The input
-=-=-
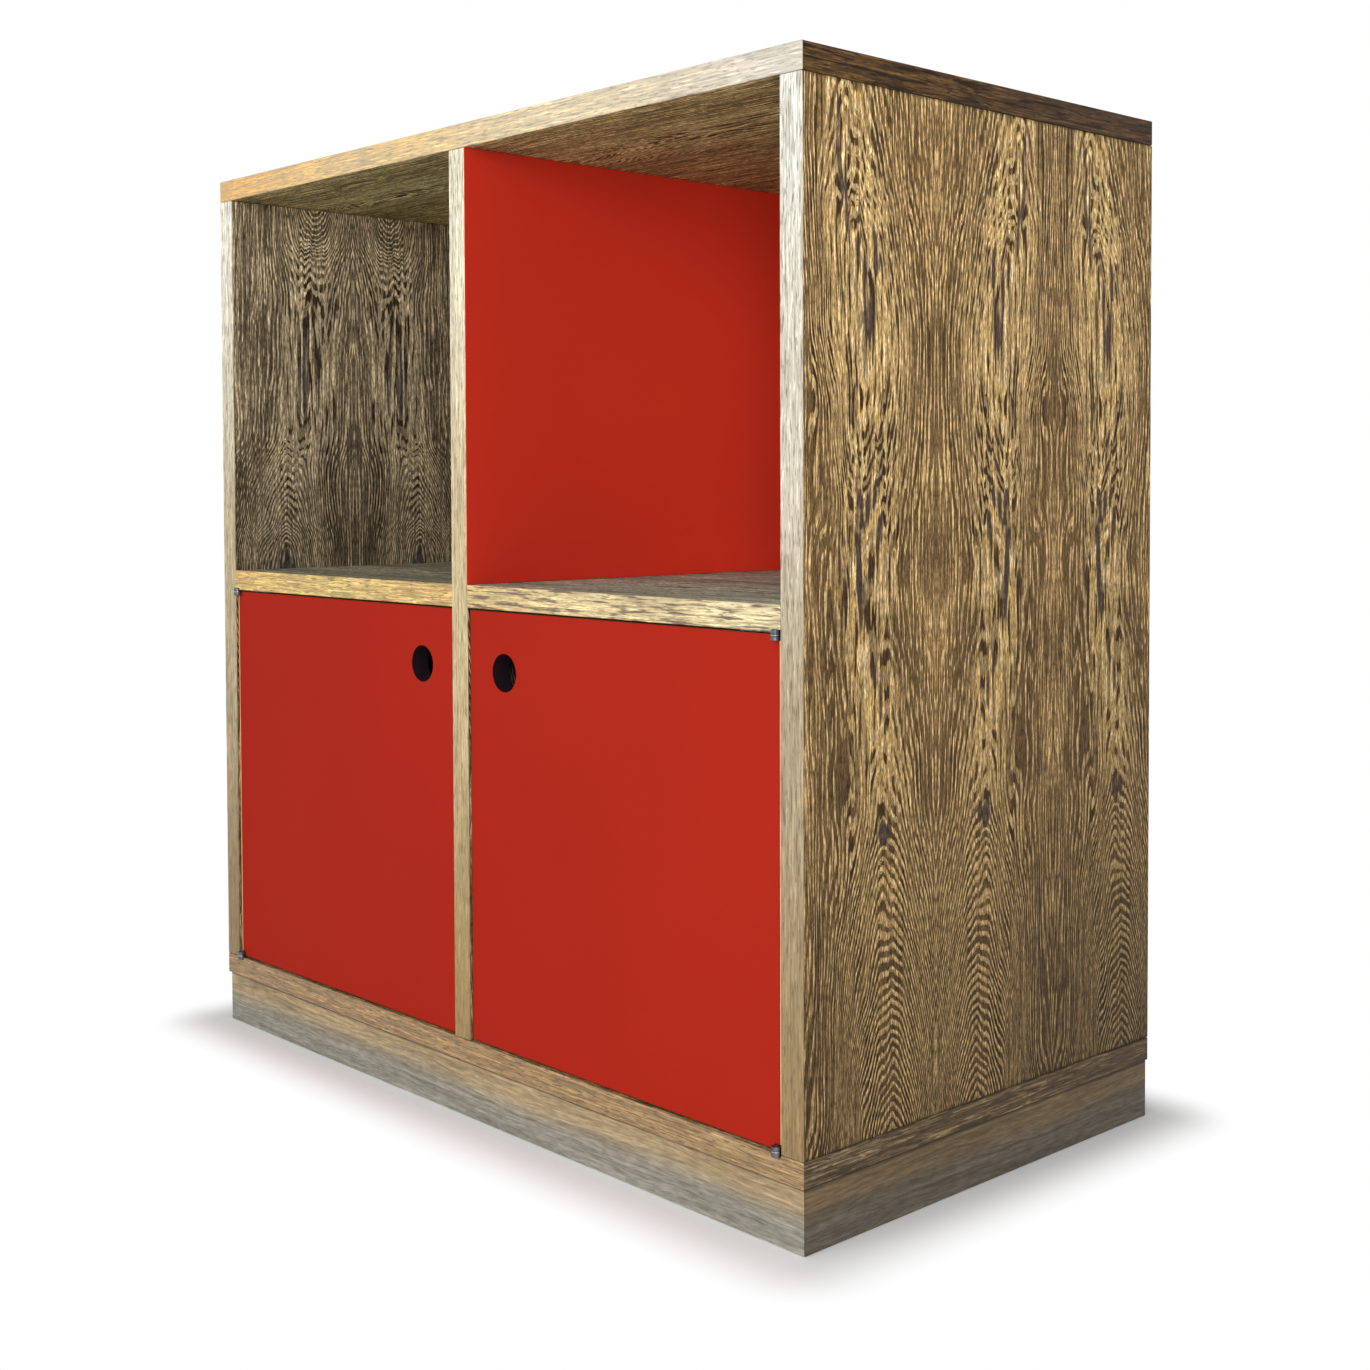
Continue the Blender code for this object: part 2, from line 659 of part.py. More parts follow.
-=-=-
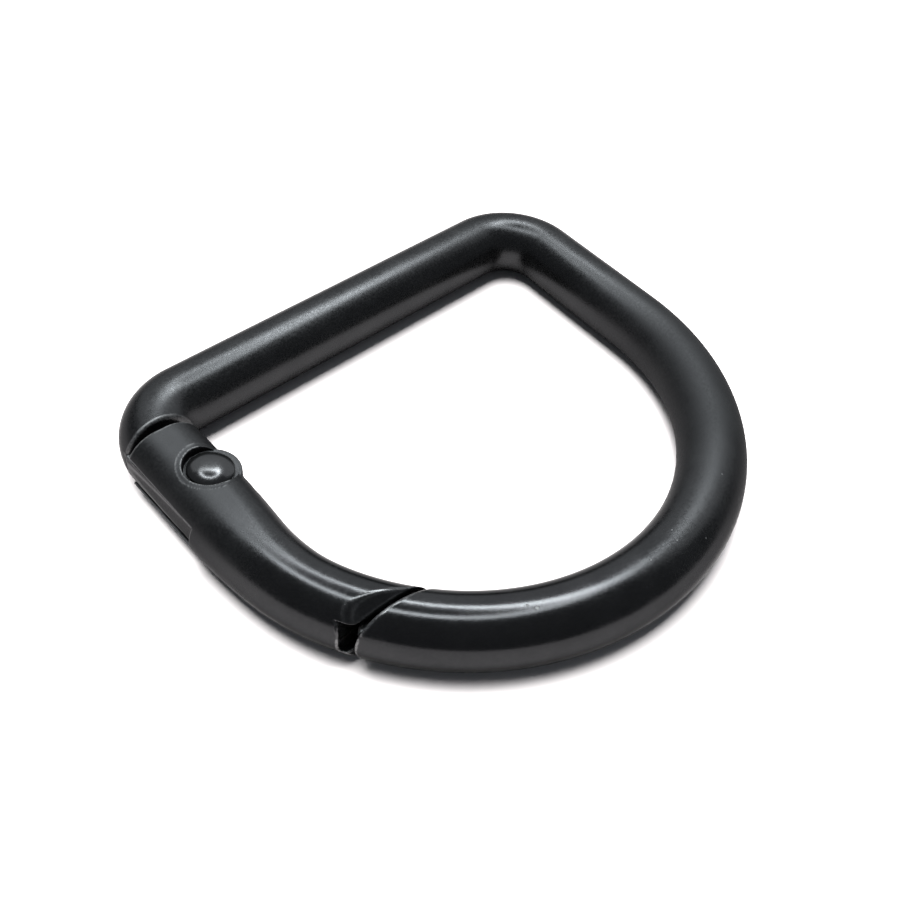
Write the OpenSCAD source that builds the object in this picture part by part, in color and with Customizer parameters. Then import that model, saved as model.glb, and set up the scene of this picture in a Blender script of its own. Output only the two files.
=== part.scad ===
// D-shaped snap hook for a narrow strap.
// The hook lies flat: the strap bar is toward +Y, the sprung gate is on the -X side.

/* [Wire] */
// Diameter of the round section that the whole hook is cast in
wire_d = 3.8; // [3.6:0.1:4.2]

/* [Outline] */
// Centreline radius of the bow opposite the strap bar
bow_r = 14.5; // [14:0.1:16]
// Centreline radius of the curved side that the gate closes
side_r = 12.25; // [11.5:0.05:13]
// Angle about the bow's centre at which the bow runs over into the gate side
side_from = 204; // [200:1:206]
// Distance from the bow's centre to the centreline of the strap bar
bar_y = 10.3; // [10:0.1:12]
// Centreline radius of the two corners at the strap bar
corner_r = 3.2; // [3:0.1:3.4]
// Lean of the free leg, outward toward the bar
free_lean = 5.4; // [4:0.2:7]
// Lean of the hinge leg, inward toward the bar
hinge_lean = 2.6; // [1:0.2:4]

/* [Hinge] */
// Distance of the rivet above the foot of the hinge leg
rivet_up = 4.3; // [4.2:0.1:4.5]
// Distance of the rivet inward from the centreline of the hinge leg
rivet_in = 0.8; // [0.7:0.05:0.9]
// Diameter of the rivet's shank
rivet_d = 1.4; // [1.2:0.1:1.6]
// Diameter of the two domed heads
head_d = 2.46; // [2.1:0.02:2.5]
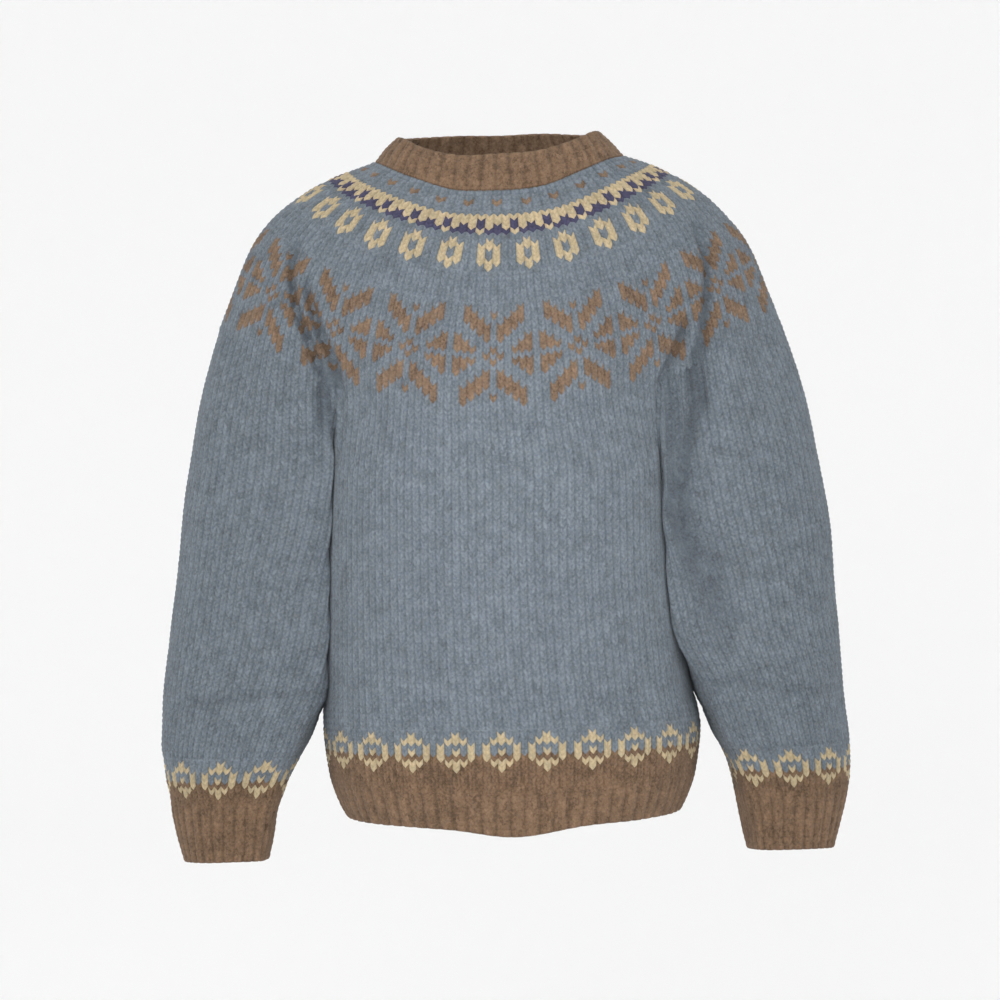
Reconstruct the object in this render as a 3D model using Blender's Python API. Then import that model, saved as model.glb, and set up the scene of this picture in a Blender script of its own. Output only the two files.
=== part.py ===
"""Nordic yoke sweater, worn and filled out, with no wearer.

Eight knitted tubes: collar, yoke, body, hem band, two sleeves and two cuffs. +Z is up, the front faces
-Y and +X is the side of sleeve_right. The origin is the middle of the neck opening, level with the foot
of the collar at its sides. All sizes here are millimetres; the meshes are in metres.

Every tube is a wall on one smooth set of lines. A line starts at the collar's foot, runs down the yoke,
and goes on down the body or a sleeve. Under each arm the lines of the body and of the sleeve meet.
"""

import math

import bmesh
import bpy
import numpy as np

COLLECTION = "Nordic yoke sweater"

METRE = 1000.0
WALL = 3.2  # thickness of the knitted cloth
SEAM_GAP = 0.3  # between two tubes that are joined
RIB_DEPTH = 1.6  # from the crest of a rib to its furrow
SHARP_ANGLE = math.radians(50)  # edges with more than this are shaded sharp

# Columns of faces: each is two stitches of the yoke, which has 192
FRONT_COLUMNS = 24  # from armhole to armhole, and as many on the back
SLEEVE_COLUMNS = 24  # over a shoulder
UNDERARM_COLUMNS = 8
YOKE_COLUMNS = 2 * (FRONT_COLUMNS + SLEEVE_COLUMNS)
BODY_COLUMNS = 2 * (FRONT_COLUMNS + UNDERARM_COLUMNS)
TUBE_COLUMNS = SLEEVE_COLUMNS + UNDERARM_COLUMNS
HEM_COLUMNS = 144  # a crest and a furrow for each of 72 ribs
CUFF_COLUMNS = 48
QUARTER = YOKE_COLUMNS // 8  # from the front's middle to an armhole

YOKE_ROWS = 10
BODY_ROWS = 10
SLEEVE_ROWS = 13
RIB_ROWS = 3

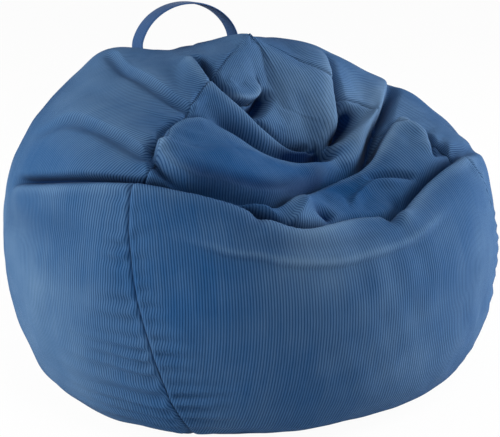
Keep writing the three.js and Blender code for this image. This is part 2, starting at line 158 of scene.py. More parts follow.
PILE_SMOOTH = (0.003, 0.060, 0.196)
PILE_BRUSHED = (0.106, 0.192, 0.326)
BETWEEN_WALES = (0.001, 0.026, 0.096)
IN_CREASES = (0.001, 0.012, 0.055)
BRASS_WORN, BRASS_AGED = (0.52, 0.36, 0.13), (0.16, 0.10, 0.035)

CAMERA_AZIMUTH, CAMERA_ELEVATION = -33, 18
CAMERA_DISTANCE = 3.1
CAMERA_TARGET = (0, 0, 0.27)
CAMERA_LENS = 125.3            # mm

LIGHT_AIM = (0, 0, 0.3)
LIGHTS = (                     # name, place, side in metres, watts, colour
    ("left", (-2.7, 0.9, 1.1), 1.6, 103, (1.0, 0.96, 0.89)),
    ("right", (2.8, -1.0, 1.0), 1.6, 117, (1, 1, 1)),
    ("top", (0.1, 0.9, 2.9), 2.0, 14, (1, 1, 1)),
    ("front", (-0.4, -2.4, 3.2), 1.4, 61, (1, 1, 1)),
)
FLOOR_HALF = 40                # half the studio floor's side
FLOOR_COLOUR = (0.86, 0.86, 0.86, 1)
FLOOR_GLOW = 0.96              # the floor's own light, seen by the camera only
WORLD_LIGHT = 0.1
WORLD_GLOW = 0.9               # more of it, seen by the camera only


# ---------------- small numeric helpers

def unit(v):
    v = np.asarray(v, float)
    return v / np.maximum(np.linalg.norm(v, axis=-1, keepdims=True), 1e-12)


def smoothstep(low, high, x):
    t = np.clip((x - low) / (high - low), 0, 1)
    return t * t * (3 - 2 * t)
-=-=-
To be done
Give again, word for word, the lines starting at the line that has "Reconstruct the object" and ending at the line that has "SHARP_ANGLE = math.radians(50)", with both of those lines included and nothing else.

Output for this exercise
Reconstruct the object in this render as a 3D model using Blender's Python API. Then import that model, saved as model.glb, and set up the scene of this picture in a Blender script of its own. Output only the two files.
=== part.py ===
"""Nordic yoke sweater, worn and filled out, with no wearer.

Eight knitted tubes: collar, yoke, body, hem band, two sleeves and two cuffs. +Z is up, the front faces
-Y and +X is the side of sleeve_right. The origin is the middle of the neck opening, level with the foot
of the collar at its sides. All sizes here are millimetres; the meshes are in metres.

Every tube is a wall on one smooth set of lines. A line starts at the collar's foot, runs down the yoke,
and goes on down the body or a sleeve. Under each arm the lines of the body and of the sleeve meet.
"""

import math

import bmesh
import bpy
import numpy as np

COLLECTION = "Nordic yoke sweater"

METRE = 1000.0
WALL = 3.2  # thickness of the knitted cloth
SEAM_GAP = 0.3  # between two tubes that are joined
RIB_DEPTH = 1.6  # from the crest of a rib to its furrow
SHARP_ANGLE = math.radians(50)  # edges with more than this are shaded sharp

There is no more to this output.